From the line with "translate([0, 0, axle_seat + axle_head_l])" down to the final line of the material below, quote every line exactly and leave out all lines before it.
● ● ● ● ●
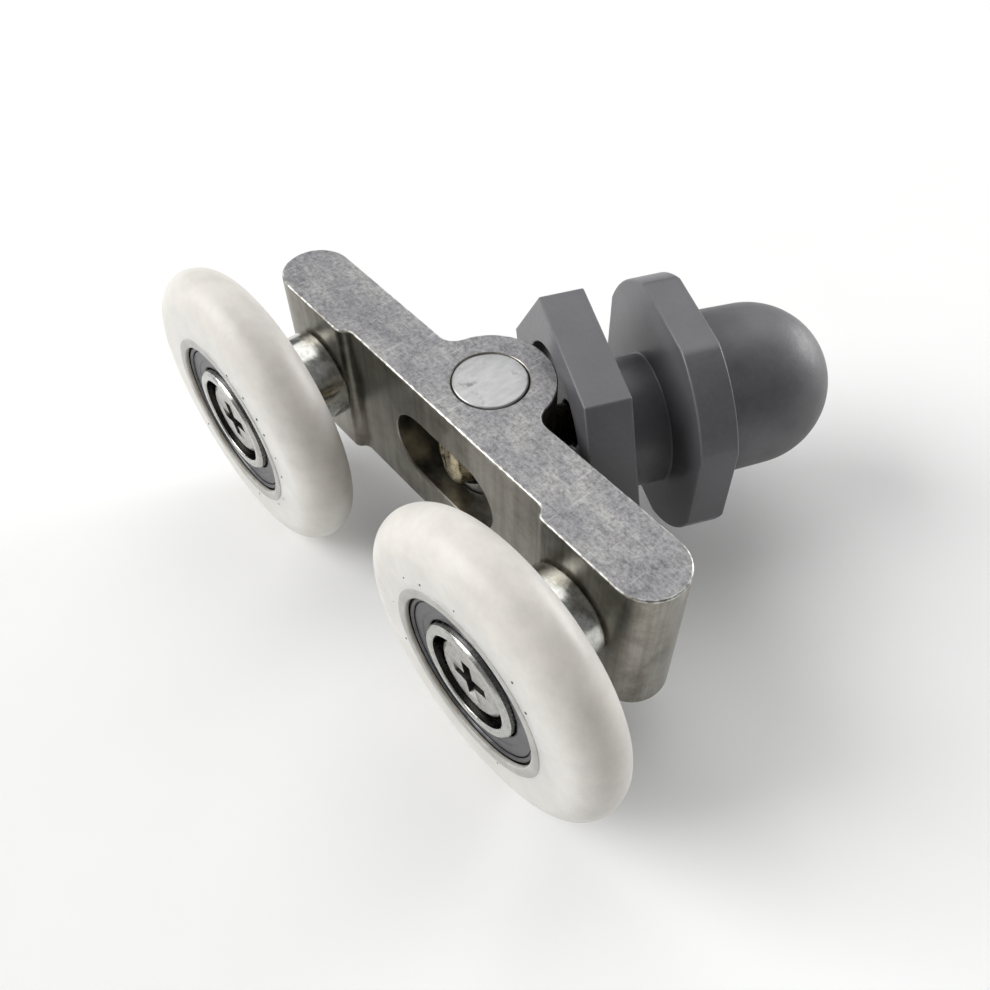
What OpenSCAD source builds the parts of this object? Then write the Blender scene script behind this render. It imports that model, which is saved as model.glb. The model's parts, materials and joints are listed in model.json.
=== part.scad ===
// Twin-wheel door roller for a hung glass panel.
// X runs along the rail, +Y points from the wheels to the glass, Z is up.
// The origin is on the rail, midway between the two wheels' contact points.

/* [Wheels] */
// Diameter over the tread of each wheel
wheel_d = 25; // [23:0.5:27]
// Distance between the two wheel axles
axle_span = 31.8; // [30:0.2:34]
// Radius of the rounded crown of the tyre, seen in section
crown_r = 2.4; // [2.2:0.05:2.5]
// Opening in the tyre's flat lip, through which the bearing shows
lip_bore_r = 6.82; // [6.6:0.02:7]

/* [Bracket] */
// Height of the extruded bracket
bracket_h = 14; // [12:0.5:16]
// Thickness of the two arms
arm_t = 6; // [5:0.25:7]
// Distance from the wheels' mid-plane to the pivot pin's axis
pivot_y = 12.9; // [12.5:0.1:14]
// Outer radius of the boss around the pivot pin
boss_r = 5.2; // [4.8:0.1:5.3]

/* [Mount] */
// Swing of the glass mount about the pivot pin
mount_yaw = 24; // [-24:1:24]
// Upward tilt of the clamp screw, within the play of its cross hole
screw_tilt = 1; // [-4:0.5:4]
// Size of the hexagonal block across its flats
block_af = 19.4; // [18:0.1:19.4]
// Thickness of the hexagonal block
block_t = 3.7; // [3.5:0.1:5]
// Length of the neck between block and flange, the thinnest glass it takes
neck_l = 4.6; // [4:0.2:8]
// Radius of the round neck that fills the hole in the glass
neck_r = 5.5; // [5:0.1:5.8]
// Offset of the neck from the screw, which sets the height adjustment
neck_throw = 1.3; // [0.5:0.1:1.5]
// Outer radius of the cam's flange
flange_r = 10.6; // [10:0.1:11]
// Distance across the four flats on the flange, for turning the cam
flange_af = 19.8; // [18:0.1:20.5]
// Radius of the dome cap where it meets the flange
dome_r = 7.05; // [6.5:0.05:7.5]

/* [Hidden] */
$fn = 96;
eps = 0.01;       // overlap that makes cutters pass clean through a face
run_gap = 0.05;   // radial clearance of a running fit
seat_gap = 0.02;  // radial clearance of a part that is pushed in and stays
wheel_r = wheel_d / 2;

// bracket outline, seen from above, with the pivot axis as its own origin
arm_back = 0.1;                      // the arms' rear face is level with the pin's centre
arm_front = arm_back - arm_t;
arm_mid = arm_back - arm_t / 2;
end_x = 19.8;                        // centre of each rounded end
step_r = 0.8;                        // both arcs of the step between pad and recess
step_run = step_r * sqrt(3) / 2;     // each arc turns 60 degrees, so the recess is step_r deep
recess_y = arm_front + step_r;
recess_x = 12;                       // middle of that step
fillet_r = 1.5;                      // blend between boss and arm
fillet_x = sqrt(pow(boss_r + fillet_r, 2) - pow(arm_back + fillet_r, 2));
slot_w = 12.4;                       // front slot, wide enough for the screw head to swing
slot_h = 6.5;
rear_slot_w = 9.6;                   // rear slot, where only the shank swings
rear_slot_h = 5;

// pivot pin and clamp screw, along the screw from the pivot axis
pin_r = 3;
pin_proud = 0.12;                    // the staked ends stand just clear of the bracket
pin_hole_r = 2.3;                    // cross hole, loose enough for the screw to tilt
shank_r = 2;
head_r = 2.8;
head_seat = -2.15;                   // underside of the head, just clear of the flat on the pin
head_l = 2.1;
pin_flat = -1.85;
shank_end = 24;
block_front = 5.3;
recess_r = 7.2;                      // round hollow in the block's front face
recess_d = 1.4;
relief_r = 7;                        // hollow in the rear face, so the block bears on glass and not on the neck
relief_d = 0.3;
face_gap = 0.1;
neck_start = block_front + block_t + face_gap;
flange_front = neck_start + neck_l;
flange_t = 3.1;
flange_back = flange_front + flange_t;
block_roll = -7;                     // angle of the block's first corner
flange_roll = -1;                    // angle of the flange's first flat
throw_angle = -85;                   // direction of the neck's offset at rest

// dome cap
cap_start = flange_back + face_gap;
dome_side = 5.4;                     // length of the slightly tapered side
dome_top_r = 6.9;
insert_r = 3.6;
insert_l = 7.5;
cap_bore_gap = 0.3;                  // round the screw, beyond the insert
cap_end_gap = 0.5;                   // beyond the end of the screw

// bearing, measured from the wheel's mid-plane, front positive
lip_r = 7.6;
lip_z = 2.55;
race_r = 7.5;
race_half = 2.2;
race_in_r = 6.35;
inner_r = 4.6;
inner_half = 2.5;
inner_bore_r = 3;
counterbore_r = 3.77;
axle_head_r = 3.13;
axle_seat = 1.25;
axle_head_l = 0.93;
pitch_r = 5.45;
ball_r = 1.2;
ball_n = 8;
shield_z = 1.85;
shield_t = 0.2;
bush_r = 3.95;
pad_z = -(pivot_y + arm_front);      // the bracket's pad, in the wheel's own frame
axle_tip = -(pivot_y + arm_back - 0.6);

// the screw's own frame: its Z runs along the screw to the dome
module screw_frame(tilt = screw_tilt)
    translate([0, pivot_y, wheel_r]) rotate([0, 0, -mount_yaw]) rotate([tilt - 90, 0, 0]) children();

// the wheel's own frame: its Z runs along the axle to the front
module wheel_frame(side)
    translate([side * axle_span / 2, 0, wheel_r]) rotate([90, 0, 0]) children();

// a hexagonal bar with its first corner at the given angle, counted upwards
module hex_bar(af, h, roll) rotate(-roll) cylinder(d = af / cos(30), h = h, $fn = 6);

// a ring standing on z
module ring(r_out, r_in, h)
    difference() {
        cylinder(r = r_out, h = h);
        translate([0, 0, -eps]) cylinder(r = r_in, h = h + 2 * eps);
    }

// a screwdriver cross that is sunk from z = 0 downwards
module cross_recess(span, depth)
    for (turn = [0, 90])
        rotate(turn) translate([-span / 2, -span / 9, -depth]) cube([span, span / 4.5, depth + eps]);

// a flat oblong slot, standing along Y
module slot_cutter(w, h, from, to)
    translate([0, to, 0]) rotate([90, 0, 0]) linear_extrude(to - from) {
        for (side = [-1, 1]) translate([side * (w - h) / 2, 0]) circle(d = h);
        square([w - h, h], center = true);
    }

// the curved blend between boss and arm, on one side
module boss_fillet()
    difference() {
        polygon([[0, 0], [fillet_x, 0], [fillet_x, arm_back + fillet_r]]);
        translate([fillet_x, arm_back + fillet_r]) circle(fillet_r);
    }

// what is cut away for one end of the front recess, in two 60 degree arcs
module recess_end() {
    translate([recess_x - step_run, recess_y - step_r]) circle(step_r);
    difference() {
        translate([recess_x - eps, arm_front - 1]) square([step_run, 1 + step_r / 2]);
        translate([recess_x + step_run, arm_front + step_r]) circle(step_r);
    }
}

module bracket_outline()
    difference() {
        union() {
            translate([-end_x, arm_front]) square([2 * end_x, arm_t]);
            for (side = [-1, 1]) translate([side * end_x, arm_mid]) circle(arm_t / 2);
            circle(boss_r);
            boss_fillet();
            mirror([1, 0]) boss_fillet();
        }
        translate([-(recess_x - step_run), arm_front - 1]) square([2 * (recess_x - step_run), 1 + step_r]);
        recess_end();
        mirror([1, 0]) recess_end();
    }

module bracket()
    color("#9a999b") translate([0, pivot_y, wheel_r]) difference() {
        translate([0, 0, -bracket_h / 2]) linear_extrude(bracket_h) bracket_outline();
        cylinder(r = pin_r + run_gap, h = bracket_h + 2, center = true);
        slot_cutter(slot_w, slot_h, arm_front - 1, 0);
        slot_cutter(rear_slot_w, rear_slot_h, -eps, boss_r + 1);
        for (side = [-1, 1]) translate([side * axle_span / 2, arm_mid, 0])
            rotate([90, 0, 0]) cylinder(r = shank_r, h = arm_t + 2, center = true);
    }

module pivot_pin()
    color("#c8c8c8") difference() {
        translate([0, pivot_y, wheel_r])
            cylinder(r = pin_r, h = bracket_h + 2 * pin_proud, center = true);
        screw_frame(0) {
            translate([0, 0, -pin_r - 1]) cylinder(r = pin_hole_r, h = 2 * pin_r + 2);
            translate([0, 0, -pin_r - 1]) cylinder(r = head_r + 0.35, h = pin_r + 1 + pin_flat);
        }
    }

module clamp_screw()
    color("#9a927f") screw_frame() difference() {
        union() {
            translate([0, 0, head_seat - eps]) cylinder(r = shank_r, h = shank_end - head_seat + eps);
            translate([0, 0, head_seat - head_l]) cylinder(r = head_r, h = head_l);
        }
        translate([0, 0, head_seat - head_l]) mirror([0, 0, 1]) cross_recess(3.6, 1.2);
    }

module hex_block()
    color("#a8a8a8") screw_frame() difference() {
        translate([0, 0, block_front]) hex_bar(block_af, block_t, block_roll);
        translate([0, 0, block_front - eps]) cylinder(r = recess_r, h = recess_d + eps);
        translate([0, 0, block_front + block_t - relief_d]) cylinder(r = relief_r, h = relief_d + eps);
        translate([0, 0, block_front - eps]) cylinder(r = shank_r + run_gap, h = block_t + 2 * eps);
    }

module eccentric_cam()
    color("#8e8f90") screw_frame() difference() {
        union() {
            rotate(-throw_angle) translate([neck_throw, 0, neck_start]) cylinder(r = neck_r, h = neck_l + eps);
            translate([0, 0, flange_front]) intersection() {
                cylinder(r = flange_r, h = flange_t);
                rotate(-flange_roll) translate([-flange_af / 2, -flange_af / 2, -1])
                    cube([flange_af, flange_af, flange_t + 2]);
            }
        }
        translate([0, 0, neck_start - eps]) cylinder(r = shank_r + run_gap, h = flange_back - neck_start + 2 * eps);
    }

module dome_cap()
    color("#747377") screw_frame() difference() {
        union() {
            translate([0, 0, cap_start]) cylinder(r1 = dome_r, r2 = dome_top_r, h = dome_side);
            // only the sphere's outer half, so that it stays off the cap's open end
            intersection() {
                translate([0, 0, cap_start + dome_side]) sphere(r = dome_top_r);
                translate([0, 0, cap_start + dome_side - 1]) cylinder(r = dome_r, h = dome_top_r + 2);
            }
        }
        translate([0, 0, cap_start - eps]) cylinder(r = insert_r, h = insert_l + eps);
        translate([0, 0, cap_start]) cylinder(r = shank_r + cap_bore_gap, h = shank_end - cap_start + cap_end_gap);
    }

module cap_insert()
    color("#b9a15a") screw_frame() translate([0, 0, cap_start])
        ring(insert_r, shank_r + seat_gap, insert_l);

module tyre(side)
    color("#e4e2de") wheel_frame(side) rotate_extrude() difference() {
        union() {
            translate([wheel_r - crown_r, 0]) circle(crown_r);
            translate([lip_bore_r, -crown_r]) square([wheel_r - crown_r - lip_bore_r, 2 * crown_r]);
            translate([lip_bore_r, -lip_z]) square([lip_r - lip_bore_r, 2 * lip_z]);
        }
        translate([lip_bore_r - 1, -race_half]) square([race_r - lip_bore_r + 1, 2 * race_half]);
    }

module outer_race(side)
    color("#5a5a5c") wheel_frame(side) rotate_extrude() difference() {
        translate([race_in_r, -race_half]) square([race_r - race_in_r, 2 * race_half]);
        translate([pitch_r, 0]) circle(ball_r + run_gap);
    }

module inner_race(side)
    color("#b0b0ac") wheel_frame(side) rotate_extrude() difference() {
        translate([inner_bore_r, -inner_half]) square([inner_r - inner_bore_r, 2 * inner_half]);
        translate([inner_bore_r - 1, axle_seat]) square([counterbore_r - inner_bore_r + 1, inner_half]);
        translate([pitch_r, 0]) circle(ball_r + run_gap);
    }

module at_balls() for (i = [0 : ball_n - 1]) rotate(i * 360 / ball_n) translate([pitch_r, 0, 0]) children();

module balls(side) color("#d0d0d0") wheel_frame(side) at_balls() sphere(r = ball_r);

// a crown cage: a rail behind the balls with fingers between them
module cage(side)
    color("#3a3a38") wheel_frame(side) difference() {
        translate([0, 0, -1.7]) ring(pitch_r + 0.45, pitch_r - 0.45, 2.5);
        at_balls() sphere(r = ball_r + run_gap);
        at_balls() cylinder(r = ball_r - 0.2, h = 2);
    }

module shield(side, end)
    color("#6f6d72") wheel_frame(side)
        translate([0, 0, end * (shield_z + shield_t / 2) - shield_t / 2])
            ring(race_in_r, inner_r + 0.12, shield_t);

module spacer_bush(side)
    color("#b8b8b4") wheel_frame(side) difference() {
        union() {
            translate([0, 0, pad_z]) cylinder(r = bush_r, h = -inner_half - pad_z);
            translate([0, 0, -inner_half - eps]) cylinder(r = inner_bore_r - seat_gap, h = inner_half + axle_seat);
        }
        translate([0, 0, pad_z - eps]) cylinder(r = shank_r, h = axle_seat - pad_z + 1);
    }

module axle_screw(side)
    color("#a7a5a2") wheel_frame(side) difference() {
        union() {
            translate([0, 0, axle_tip]) cylinder(r = shank_r - seat_gap, h = axle_seat - axle_tip + eps);
            translate([0, 0, axle_seat]) cylinder(r = axle_head_r, h = axle_head_l / 2);
            translate([0, 0, axle_seat + axle_head_l / 2])
                cylinder(r1 = axle_head_r, r2 = axle_head_r - 0.3, h = axle_head_l / 2);
        }
        translate([0, 0, axle_seat + axle_head_l]) rotate(20) cross_recess(3.4, 1.1);
    }

bracket();
pivot_pin();
clamp_screw();
hex_block();
eccentric_cam();
dome_cap();
cap_insert();
tyre(-1);  // left_tyre
outer_race(-1);  // left_outer_race
inner_race(-1);  // left_inner_race
balls(-1);  // left_balls
cage(-1);  // left_cage
shield(-1, 1);  // left_front_shield
shield(-1, -1);  // left_rear_shield
spacer_bush(-1);  // left_spacer_bush
axle_screw(-1);  // left_axle_screw
tyre(1);  // right_tyre
outer_race(1);  // right_outer_race
inner_race(1);  // right_inner_race
balls(1);  // right_balls
cage(1);  // right_cage
shield(1, 1);  // right_front_shield
shield(1, -1);  // right_rear_shield
spacer_bush(1);  // right_spacer_bush
axle_screw(1);  // right_axle_screw
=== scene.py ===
import json
import math

import bmesh
import bpy
from mathutils import Matrix, Vector


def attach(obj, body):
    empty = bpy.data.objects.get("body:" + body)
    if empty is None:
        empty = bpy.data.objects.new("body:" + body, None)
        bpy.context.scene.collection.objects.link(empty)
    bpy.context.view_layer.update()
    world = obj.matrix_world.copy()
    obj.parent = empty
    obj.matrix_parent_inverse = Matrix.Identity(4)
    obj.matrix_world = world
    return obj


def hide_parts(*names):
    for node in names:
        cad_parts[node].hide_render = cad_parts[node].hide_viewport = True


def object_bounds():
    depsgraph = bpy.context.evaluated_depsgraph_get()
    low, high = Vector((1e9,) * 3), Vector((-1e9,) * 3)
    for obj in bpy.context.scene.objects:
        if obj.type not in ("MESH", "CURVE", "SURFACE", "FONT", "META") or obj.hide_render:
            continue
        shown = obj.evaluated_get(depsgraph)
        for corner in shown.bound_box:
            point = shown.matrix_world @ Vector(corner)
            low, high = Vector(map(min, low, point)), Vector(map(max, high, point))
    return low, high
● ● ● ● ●
### CORRECT OUTPUT
        translate([0, 0, axle_seat + axle_head_l]) rotate(20) cross_recess(3.4, 1.1);
    }

bracket();
pivot_pin();
clamp_screw();
hex_block();
eccentric_cam();
dome_cap();
cap_insert();
tyre(-1);  // left_tyre
outer_race(-1);  // left_outer_race
inner_race(-1);  // left_inner_race
balls(-1);  // left_balls
cage(-1);  // left_cage
shield(-1, 1);  // left_front_shield
shield(-1, -1);  // left_rear_shield
spacer_bush(-1);  // left_spacer_bush
axle_screw(-1);  // left_axle_screw
tyre(1);  // right_tyre
outer_race(1);  // right_outer_race
inner_race(1);  // right_inner_race
balls(1);  // right_balls
cage(1);  // right_cage
shield(1, 1);  // right_front_shield
shield(1, -1);  // right_rear_shield
spacer_bush(1);  // right_spacer_bush
axle_screw(1);  // right_axle_screw
=== scene.py ===
import json
import math

import bmesh
import bpy
from mathutils import Matrix, Vector


def attach(obj, body):
    empty = bpy.data.objects.get("body:" + body)
    if empty is None:
        empty = bpy.data.objects.new("body:" + body, None)
        bpy.context.scene.collection.objects.link(empty)
    bpy.context.view_layer.update()
    world = obj.matrix_world.copy()
    obj.parent = empty
    obj.matrix_parent_inverse = Matrix.Identity(4)
    obj.matrix_world = world
    return obj


def hide_parts(*names):
    for node in names:
        cad_parts[node].hide_render = cad_parts[node].hide_viewport = True


def object_bounds():
    depsgraph = bpy.context.evaluated_depsgraph_get()
    low, high = Vector((1e9,) * 3), Vector((-1e9,) * 3)
    for obj in bpy.context.scene.objects:
        if obj.type not in ("MESH", "CURVE", "SURFACE", "FONT", "META") or obj.hide_render:
            continue
        shown = obj.evaluated_get(depsgraph)
        for corner in shown.bound_box:
            point = shown.matrix_world @ Vector(corner)
            low, high = Vector(map(min, low, point)), Vector(map(max, high, point))
    return low, high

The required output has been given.